At the end of this year, the concrete JTF plans will be submitted by the Netherlands to the European Commission for approval. “And in the spring all the rules of the game will then be clear and we can really get started. That the energy transition is going to take place, there is no longer any doubt about that. It’s now a matter of seeing how we can make sure that we are going to get through it successfully, and ideally, benefit from it as well.” The amount of 330 million euros in funds that has been promised for Groningen can still be adjusted by the European Commission, depending on the plan submitted from the province.

Collaboration with Friesland and Drenthe

The plans surrounding the fund are being made in collaboration with the other northern provinces and the labor market round table for the Northern Netherlands, with all provinces contributing their own unique expertise. “Groningen has been strongly committed to hydrogen and wind at sea for a long time, and Friesland in turn has a lot of knowledge when it comes to water technology.
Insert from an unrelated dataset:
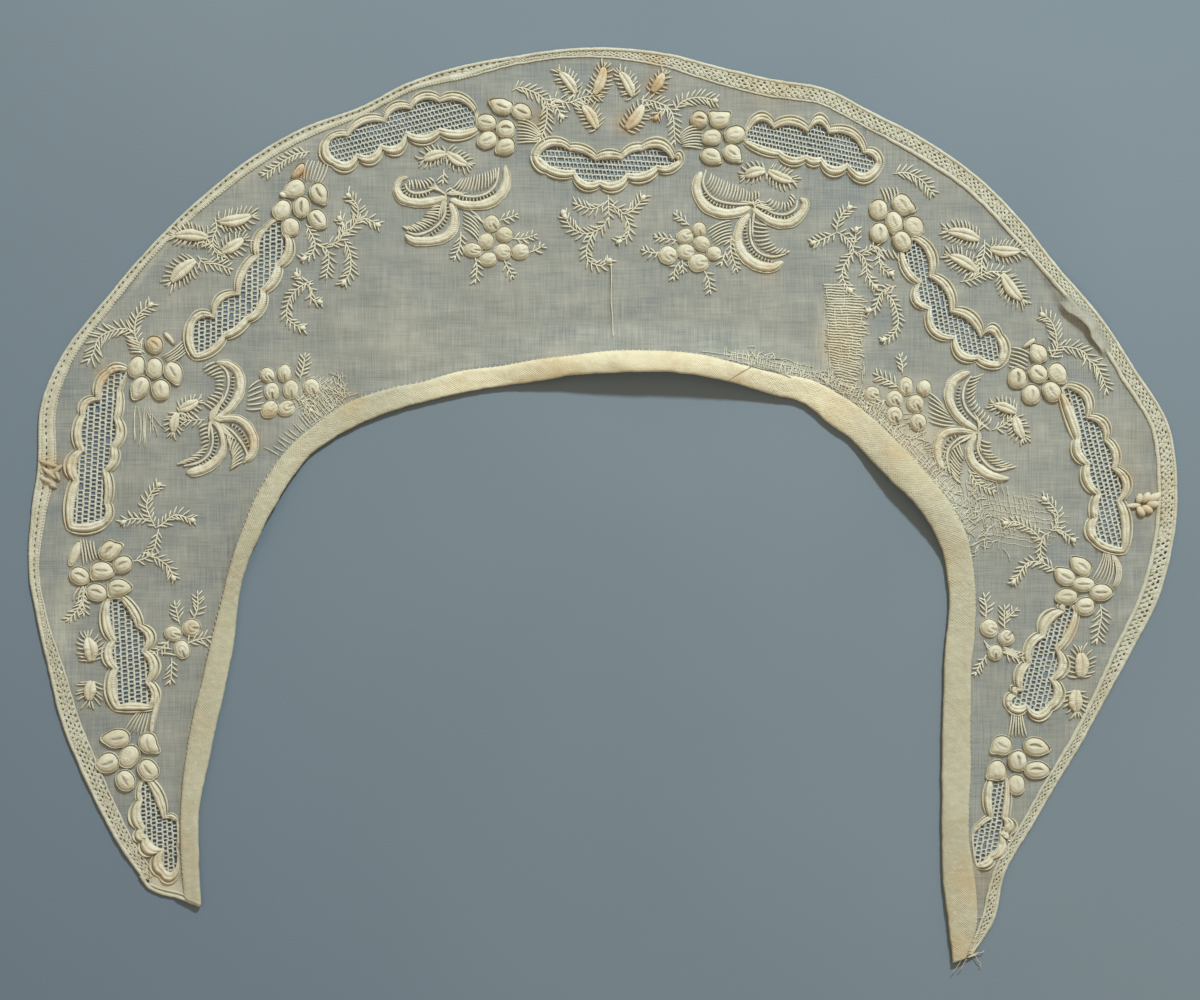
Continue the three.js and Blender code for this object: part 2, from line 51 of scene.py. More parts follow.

We can make good use of that knowledge in making the Northern Netherlands more sustainable, and are working closely together for that purpose,” says Zorgman.

A leverage effect

The fund alone is not enough to ensure that the energy transition in Groningen will proceed smoothly, Zorgman admits. For example, substantial investments still need to be made in entire energy infrastructure in the province. “We have to make sure that the energy grid can cope with the power generated by wind farms, for example. We need to look at how we can deal with the peaks and troughs in the supply of solar and wind energy. JTF is aimed at stimulating innovations in that area, but larger sums are needed. The fund has a kind of leverage effect. Hopefully governments and other non-European funds will follow.”